Exercise: Extract every line of the material below and reproduce it faithfully.

Given material:
****************

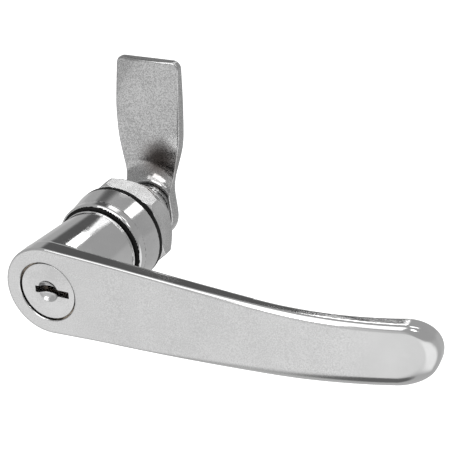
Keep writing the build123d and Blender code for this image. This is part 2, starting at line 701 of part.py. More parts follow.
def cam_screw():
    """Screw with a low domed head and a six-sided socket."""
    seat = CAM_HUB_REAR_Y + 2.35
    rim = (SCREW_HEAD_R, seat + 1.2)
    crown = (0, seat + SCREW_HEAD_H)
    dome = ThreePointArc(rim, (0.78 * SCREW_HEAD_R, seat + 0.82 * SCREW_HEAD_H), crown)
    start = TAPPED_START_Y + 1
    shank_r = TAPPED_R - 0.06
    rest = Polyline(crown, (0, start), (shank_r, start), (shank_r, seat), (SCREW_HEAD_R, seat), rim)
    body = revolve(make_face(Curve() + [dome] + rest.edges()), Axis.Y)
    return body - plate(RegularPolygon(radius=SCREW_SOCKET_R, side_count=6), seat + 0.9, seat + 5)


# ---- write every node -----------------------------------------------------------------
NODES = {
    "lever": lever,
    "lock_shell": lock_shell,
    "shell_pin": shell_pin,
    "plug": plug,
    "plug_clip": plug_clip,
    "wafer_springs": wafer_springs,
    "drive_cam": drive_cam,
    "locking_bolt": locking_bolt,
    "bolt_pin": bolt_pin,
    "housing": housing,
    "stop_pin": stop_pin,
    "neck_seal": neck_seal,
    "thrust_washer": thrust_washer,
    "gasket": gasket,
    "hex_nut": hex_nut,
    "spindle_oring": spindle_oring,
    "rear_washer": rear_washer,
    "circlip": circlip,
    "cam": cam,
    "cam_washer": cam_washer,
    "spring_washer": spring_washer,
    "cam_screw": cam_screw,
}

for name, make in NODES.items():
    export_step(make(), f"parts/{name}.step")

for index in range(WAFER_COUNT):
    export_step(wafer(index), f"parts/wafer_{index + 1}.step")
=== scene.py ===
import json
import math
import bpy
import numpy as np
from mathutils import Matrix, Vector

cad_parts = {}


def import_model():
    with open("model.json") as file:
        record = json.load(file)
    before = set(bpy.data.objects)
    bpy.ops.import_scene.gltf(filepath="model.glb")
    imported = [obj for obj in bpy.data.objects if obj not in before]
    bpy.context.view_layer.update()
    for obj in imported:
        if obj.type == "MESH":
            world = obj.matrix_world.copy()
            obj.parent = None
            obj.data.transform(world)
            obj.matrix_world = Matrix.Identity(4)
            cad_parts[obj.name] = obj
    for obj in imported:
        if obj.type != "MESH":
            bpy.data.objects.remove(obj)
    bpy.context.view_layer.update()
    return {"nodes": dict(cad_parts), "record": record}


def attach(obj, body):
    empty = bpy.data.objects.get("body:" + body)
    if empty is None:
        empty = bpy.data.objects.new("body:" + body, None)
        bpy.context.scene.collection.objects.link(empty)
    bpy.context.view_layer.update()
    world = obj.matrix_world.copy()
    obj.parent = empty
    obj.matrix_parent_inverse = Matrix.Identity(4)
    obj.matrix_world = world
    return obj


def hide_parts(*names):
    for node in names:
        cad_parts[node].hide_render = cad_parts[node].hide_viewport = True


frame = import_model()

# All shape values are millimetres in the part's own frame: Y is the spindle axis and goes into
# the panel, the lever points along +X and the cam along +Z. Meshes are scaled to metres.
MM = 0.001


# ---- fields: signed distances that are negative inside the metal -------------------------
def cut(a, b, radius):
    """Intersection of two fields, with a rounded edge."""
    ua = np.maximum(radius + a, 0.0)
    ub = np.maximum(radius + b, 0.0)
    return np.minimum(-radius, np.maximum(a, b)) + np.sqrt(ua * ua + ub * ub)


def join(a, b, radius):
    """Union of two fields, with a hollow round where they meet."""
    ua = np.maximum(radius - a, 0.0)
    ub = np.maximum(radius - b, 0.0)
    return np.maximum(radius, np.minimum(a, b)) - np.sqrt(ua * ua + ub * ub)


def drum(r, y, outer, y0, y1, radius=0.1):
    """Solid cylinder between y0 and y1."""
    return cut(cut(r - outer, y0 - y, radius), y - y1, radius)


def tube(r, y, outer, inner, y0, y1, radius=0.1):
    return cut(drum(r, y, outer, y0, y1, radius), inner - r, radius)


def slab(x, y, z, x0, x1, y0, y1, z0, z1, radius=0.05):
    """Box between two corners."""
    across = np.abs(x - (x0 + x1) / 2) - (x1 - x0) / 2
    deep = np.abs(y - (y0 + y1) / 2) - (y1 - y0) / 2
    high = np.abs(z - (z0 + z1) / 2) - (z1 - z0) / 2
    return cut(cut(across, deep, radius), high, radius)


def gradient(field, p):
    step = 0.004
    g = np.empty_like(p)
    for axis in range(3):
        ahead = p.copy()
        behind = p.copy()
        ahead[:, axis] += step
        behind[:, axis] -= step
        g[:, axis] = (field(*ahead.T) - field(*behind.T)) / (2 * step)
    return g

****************

Exercise answer:
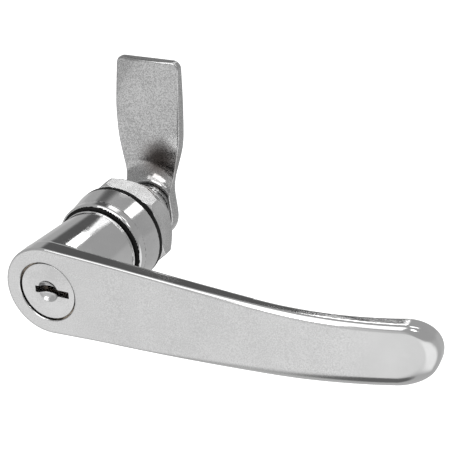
Keep writing the build123d and Blender code for this image. This is part 2, starting at line 701 of part.py. More parts follow.
def cam_screw():
    """Screw with a low domed head and a six-sided socket."""
    seat = CAM_HUB_REAR_Y + 2.35
    rim = (SCREW_HEAD_R, seat + 1.2)
    crown = (0, seat + SCREW_HEAD_H)
    dome = ThreePointArc(rim, (0.78 * SCREW_HEAD_R, seat + 0.82 * SCREW_HEAD_H), crown)
    start = TAPPED_START_Y + 1
    shank_r = TAPPED_R - 0.06
    rest = Polyline(crown, (0, start), (shank_r, start), (shank_r, seat), (SCREW_HEAD_R, seat), rim)
    body = revolve(make_face(Curve() + [dome] + rest.edges()), Axis.Y)
    return body - plate(RegularPolygon(radius=SCREW_SOCKET_R, side_count=6), seat + 0.9, seat + 5)


# ---- write every node -----------------------------------------------------------------
NODES = {
    "lever": lever,
    "lock_shell": lock_shell,
    "shell_pin": shell_pin,
    "plug": plug,
    "plug_clip": plug_clip,
    "wafer_springs": wafer_springs,
    "drive_cam": drive_cam,
    "locking_bolt": locking_bolt,
    "bolt_pin": bolt_pin,
    "housing": housing,
    "stop_pin": stop_pin,
    "neck_seal": neck_seal,
    "thrust_washer": thrust_washer,
    "gasket": gasket,
    "hex_nut": hex_nut,
    "spindle_oring": spindle_oring,
    "rear_washer": rear_washer,
    "circlip": circlip,
    "cam": cam,
    "cam_washer": cam_washer,
    "spring_washer": spring_washer,
    "cam_screw": cam_screw,
}

for name, make in NODES.items():
    export_step(make(), f"parts/{name}.step")

for index in range(WAFER_COUNT):
    export_step(wafer(index), f"parts/wafer_{index + 1}.step")
=== scene.py ===
import json
import math
import bpy
import numpy as np
from mathutils import Matrix, Vector

cad_parts = {}


def import_model():
    with open("model.json") as file:
        record = json.load(file)
    before = set(bpy.data.objects)
    bpy.ops.import_scene.gltf(filepath="model.glb")
    imported = [obj for obj in bpy.data.objects if obj not in before]
    bpy.context.view_layer.update()
    for obj in imported:
        if obj.type == "MESH":
            world = obj.matrix_world.copy()
            obj.parent = None
            obj.data.transform(world)
            obj.matrix_world = Matrix.Identity(4)
            cad_parts[obj.name] = obj
    for obj in imported:
        if obj.type != "MESH":
            bpy.data.objects.remove(obj)
    bpy.context.view_layer.update()
    return {"nodes": dict(cad_parts), "record": record}


def attach(obj, body):
    empty = bpy.data.objects.get("body:" + body)
    if empty is None:
        empty = bpy.data.objects.new("body:" + body, None)
        bpy.context.scene.collection.objects.link(empty)
    bpy.context.view_layer.update()
    world = obj.matrix_world.copy()
    obj.parent = empty
    obj.matrix_parent_inverse = Matrix.Identity(4)
    obj.matrix_world = world
    return obj


def hide_parts(*names):
    for node in names:
        cad_parts[node].hide_render = cad_parts[node].hide_viewport = True


frame = import_model()

# All shape values are millimetres in the part's own frame: Y is the spindle axis and goes into
# the panel, the lever points along +X and the cam along +Z. Meshes are scaled to metres.
MM = 0.001


# ---- fields: signed distances that are negative inside the metal -------------------------
def cut(a, b, radius):
    """Intersection of two fields, with a rounded edge."""
    ua = np.maximum(radius + a, 0.0)
    ub = np.maximum(radius + b, 0.0)
    return np.minimum(-radius, np.maximum(a, b)) + np.sqrt(ua * ua + ub * ub)


def join(a, b, radius):
    """Union of two fields, with a hollow round where they meet."""
    ua = np.maximum(radius - a, 0.0)
    ub = np.maximum(radius - b, 0.0)
    return np.maximum(radius, np.minimum(a, b)) - np.sqrt(ua * ua + ub * ub)


def drum(r, y, outer, y0, y1, radius=0.1):
    """Solid cylinder between y0 and y1."""
    return cut(cut(r - outer, y0 - y, radius), y - y1, radius)


def tube(r, y, outer, inner, y0, y1, radius=0.1):
    return cut(drum(r, y, outer, y0, y1, radius), inner - r, radius)


def slab(x, y, z, x0, x1, y0, y1, z0, z1, radius=0.05):
    """Box between two corners."""
    across = np.abs(x - (x0 + x1) / 2) - (x1 - x0) / 2
    deep = np.abs(y - (y0 + y1) / 2) - (y1 - y0) / 2
    high = np.abs(z - (z0 + z1) / 2) - (z1 - z0) / 2
    return cut(cut(across, deep, radius), high, radius)


def gradient(field, p):
    step = 0.004
    g = np.empty_like(p)
    for axis in range(3):
        ahead = p.copy()
        behind = p.copy()
        ahead[:, axis] += step
        behind[:, axis] -= step
        g[:, axis] = (field(*ahead.T) - field(*behind.T)) / (2 * step)
    return g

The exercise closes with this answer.